Despite the weaknesses identified in the exchange by the EGX as it went about formulating its development strategy, Egypt’s market is well positioned for growth. It is the only exchange licensed to practise securities trading in the most populous Arab country, it boasts a wide variety of sectors that reflect the underlying diversity of the national economy, and it possesses high-quality market infrastructure and a generally liberal trading regime. Moreover, its management and the regulator have demonstrated a willingness to identify problematic market issues and confront them. The EGX does face competition from surrounding markets and remains vulnerable to exogenous pressures, such as controls on the exchange rate or the free movement of capital. In terms of index growth, these external factors are likely to play the larger part in determining direction in the medium term. While ratings agencies take a more favourable view of the nation’s economic prospects, significant structural reforms are still necessary to stabilise Egypt’s economy in the longer term.
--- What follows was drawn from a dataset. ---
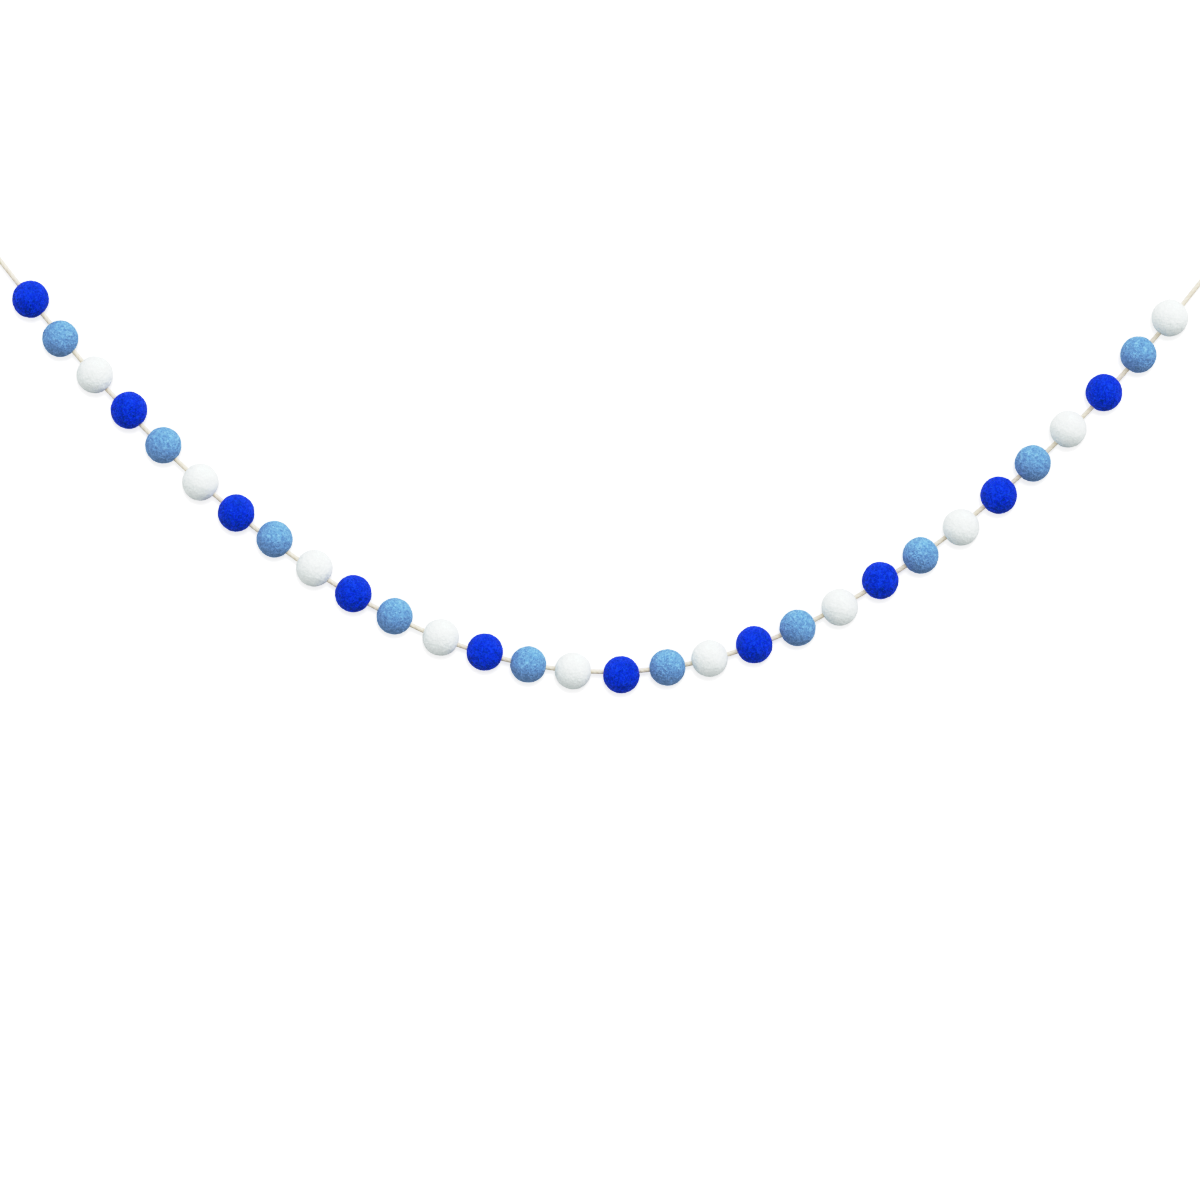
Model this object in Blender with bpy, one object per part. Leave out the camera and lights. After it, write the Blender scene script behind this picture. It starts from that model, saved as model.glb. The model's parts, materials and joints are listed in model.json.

The EGX’s four-year development strategy might be ambitious, but the first year of its implementation shows that the bourse has the capacity to act with determination where it is required to do so. This capacity may be increased in the future should even just one of its stated goals be achieved. Buried in the strategy document is a statement of its desire to transform itself into a self-regulatory organisation. This model, by which an external regulator retains ultimate authority but the exchange regulates itself to a large extent, has been adopted in other jurisdictions, but would represent a major shift in Egypt. The EGX has proffered the idea as a means by which market efficiency and competitiveness might be enhanced. Should the idea be taken up, the EGX will have a much greater degree of independence in the future and the speed of its reforms will likely increase.